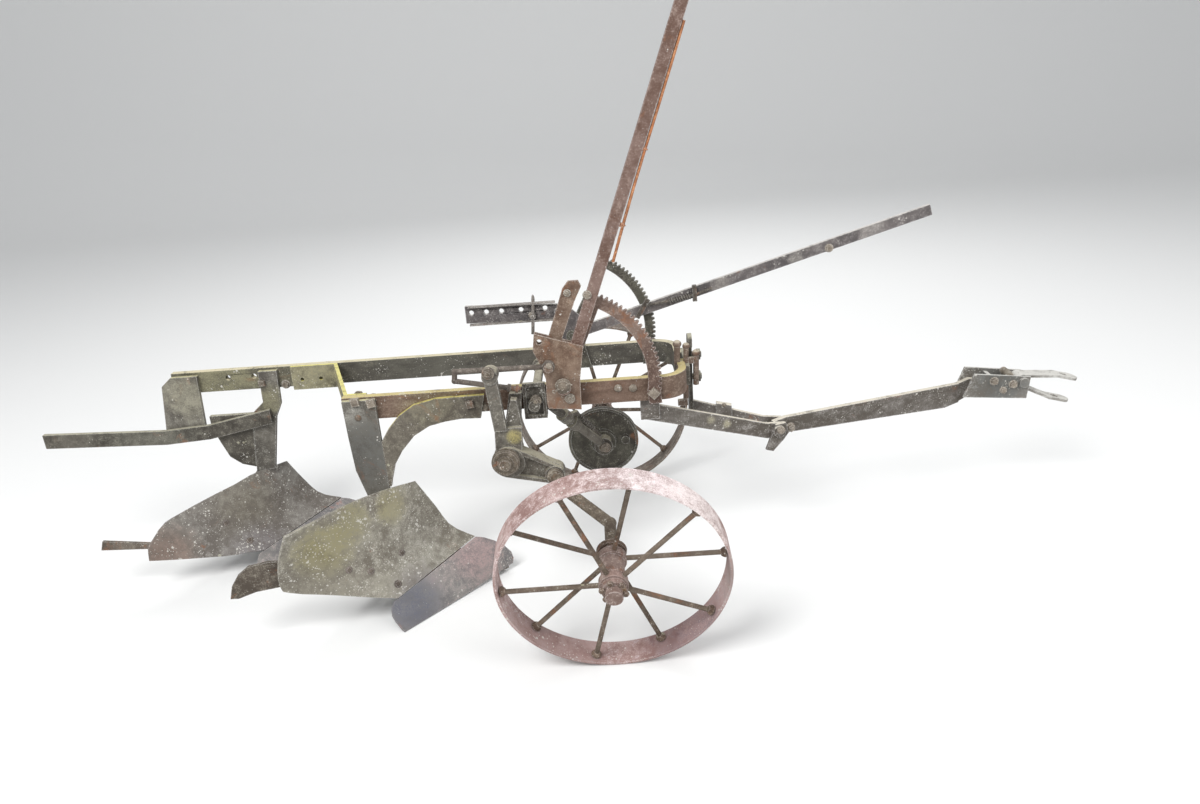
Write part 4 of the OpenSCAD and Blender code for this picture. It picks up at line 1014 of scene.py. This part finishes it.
class PLOUGH_OT_stage(bpy.types.Operator):
    """Pale floor, soft light and the camera"""
    bl_idname = "plough.stage"
    bl_label = "Stage"

    def execute(self, context):
        self.floor(context.scene)
        self.lamps(context.scene)
        self.world(context.scene)
        self.camera(context.scene)
        context.scene.view_settings.view_transform = "Standard"
        return {"FINISHED"}

    def floor(self, scene):
        """A floor that bends up into a backdrop far behind the plough"""
        front, turn, radius, half = -9.0, 7.0, 3.0, 14.0
        drop = -0.0005
        profile = [(front, 0.0), (turn, 0.0)]
        for k in range(1, 13):
            a = math.pi / 2 * k / 12
            profile.append((turn + radius * math.sin(a), radius - radius * math.cos(a)))
        profile.append((turn + radius, 3 * radius))
        bm = bmesh.new()
        rows = [[bm.verts.new((x, y, z + drop)) for x in (-half, half)] for y, z in profile]
        for low, high in zip(rows, rows[1:]):
            bm.faces.new((low[0], low[1], high[1], high[0]))
        mesh = closed_mesh(bm, "studio_floor", 80)
        floor = bpy.data.objects.new("studio_floor", mesh)
        scene.collection.objects.link(floor)
        finish = Finish("plain_floor")
        finish.shade(Base_Color=tuple(scene.plough_colours.floor), Roughness=0.9, Specular_IOR_Level=0.1)
        mesh.materials.append(finish.material)

    def lamps(self, scene):
        for name, place, size, watts in LAMPS:
            data = bpy.data.lights.new(name, "AREA")
            data.shape = "DISK"
            data.size = size
            data.energy = watts
            lamp = bpy.data.objects.new(name, data)
            lamp.location = place
            lamp.rotation_euler = (LAMP_AIM - Vector(place)).to_track_quat("-Z", "Y").to_euler()
            scene.collection.objects.link(lamp)

    def world(self, scene):
        world = bpy.data.worlds.new("studio_world")
        world.use_nodes = True
        scene.world = world
        tree = Tree(world.node_tree)
        soft = tree.add("ShaderNodeBackground", {}, {"Color": (0.95, 0.97, 1.0), "Strength": 0.55})
        seen = tree.add("ShaderNodeBackground", {}, {"Color": (0.93, 0.93, 0.92), "Strength": 1.0})
        camera = tree.add("ShaderNodeLightPath", {}, {}, "Is Camera Ray")
        glossy = tree.add("ShaderNodeLightPath", {}, {}, "Is Glossy Ray")
        through = tree.add("ShaderNodeLightPath", {}, {}, "Is Transmission Ray")
        both = tree.add("ShaderNodeMixShader", {}, {0: camera.most(glossy).most(through), 1: soft, 2: seen})
        tree.add("ShaderNodeOutputWorld", {}, {"Surface": both})

    def camera(self, scene):
        data = bpy.data.cameras.new("photo_camera")
        data.sensor_width = 36.0
        data.sensor_fit = "HORIZONTAL"
        data.lens = FOCAL / PHOTO[0] * data.sensor_width
        data.clip_end = 60
        camera = bpy.data.objects.new("photo_camera", data)
        scene.collection.objects.link(camera)
        right, up, ahead = camera_axes()
        turn = Matrix((right, up, -ahead)).transposed().to_4x4()
        camera.matrix_world = Matrix.Translation(CAMERA_AT) @ turn
        scene.camera = camera


class PLOUGH_PT_panel(bpy.types.Panel):
    """Lists the operators that dress the plough"""
    bl_idname = "PLOUGH_PT_panel"
    bl_label = "Furrow plough"
    bl_space_type = "VIEW_3D"
    bl_region_type = "UI"
    bl_category = "Plough"

    def draw(self, context):
        layout = self.layout
        for group in (context.scene.plough_sizes, context.scene.plough_colours):
            for key in group.__annotations__:
                layout.prop(group, key)
        for step in STEPS:
            layout.operator(step.bl_idname)


STEPS = (PLOUGH_OT_stage, PLOUGH_OT_frame_finishes, PLOUGH_OT_body_finishes, PLOUGH_OT_crank_finishes,
         PLOUGH_OT_wheel_finishes, PLOUGH_OT_lever_finishes, PLOUGH_OT_bolts, PLOUGH_OT_bosses,
         PLOUGH_OT_latches, PLOUGH_OT_link_channel, PLOUGH_OT_clamp_rods, PLOUGH_OT_wheel_fittings, PLOUGH_OT_hitch_fittings)
CLASSES = (PloughSizes, PloughColours) + STEPS + (PLOUGH_PT_panel,)


def register():
    for cls in CLASSES:
        bpy.utils.register_class(cls)
    bpy.types.Scene.plough_sizes = PointerProperty(type=PloughSizes)
    bpy.types.Scene.plough_colours = PointerProperty(type=PloughColours)


def unregister():
    del bpy.types.Scene.plough_sizes
    del bpy.types.Scene.plough_colours
    for cls in reversed(CLASSES):
        bpy.utils.unregister_class(cls)


def main():
    register()
    for step in STEPS:
        group, name = step.bl_idname.split(".")
        getattr(getattr(bpy.ops, group), name)()


if __name__ == "__main__":
    main()
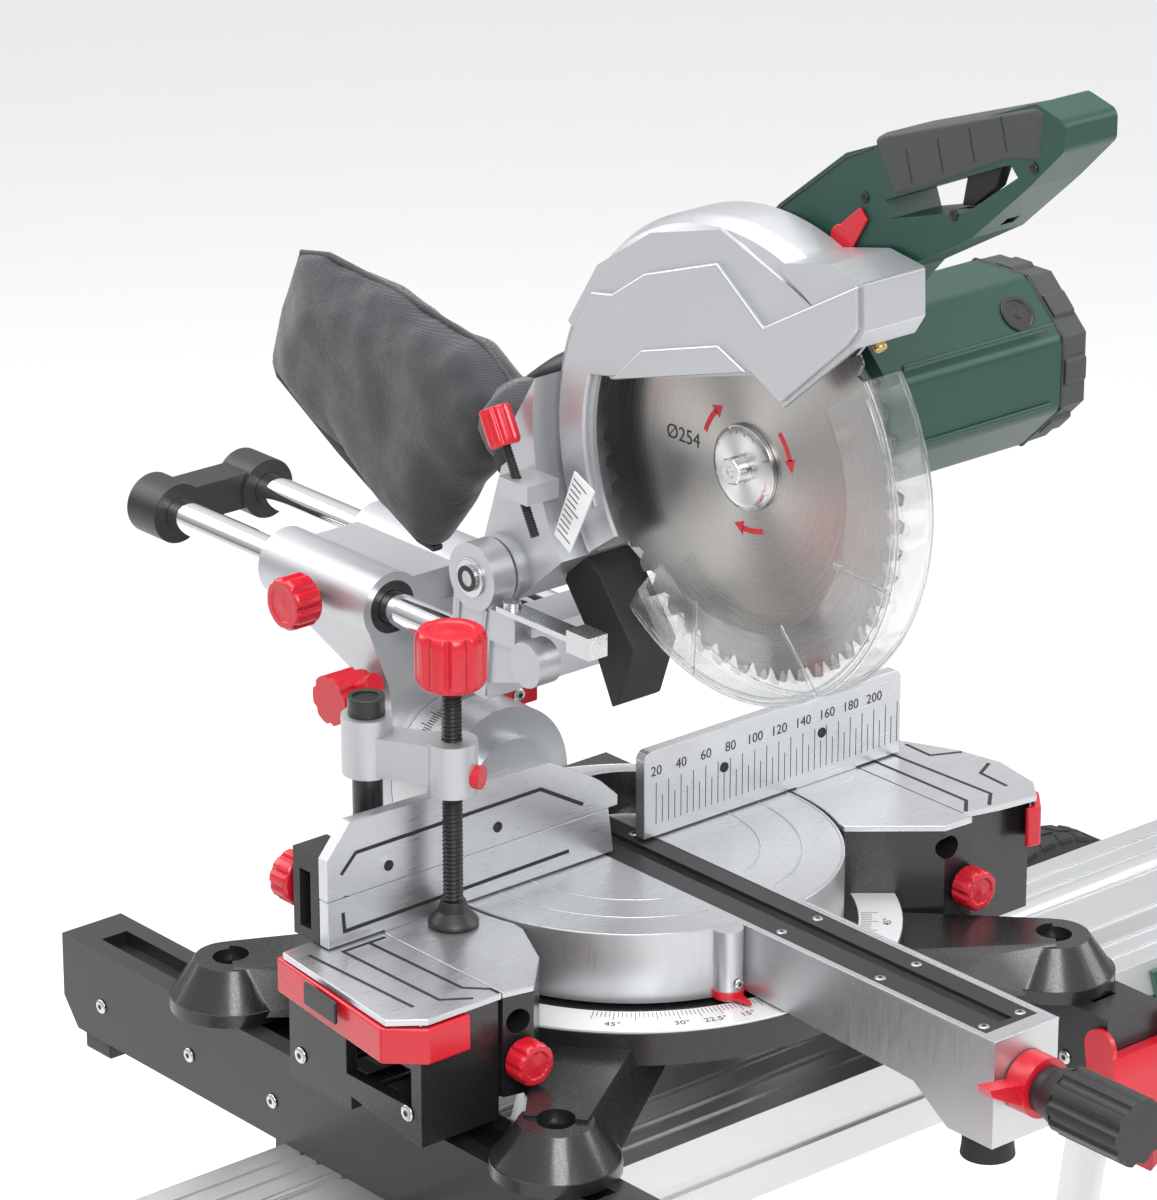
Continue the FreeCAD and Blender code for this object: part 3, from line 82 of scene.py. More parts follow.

....................

# Exercise brief:
Select the lines from the entries that include the word "Blender".

# Solution:
Write part 4 of the OpenSCAD and Blender code for this picture. It picks up at line 1014 of scene.py. This part finishes it.
Continue the FreeCAD and Blender code for this object: part 3, from line 82 of scene.py. More parts follow.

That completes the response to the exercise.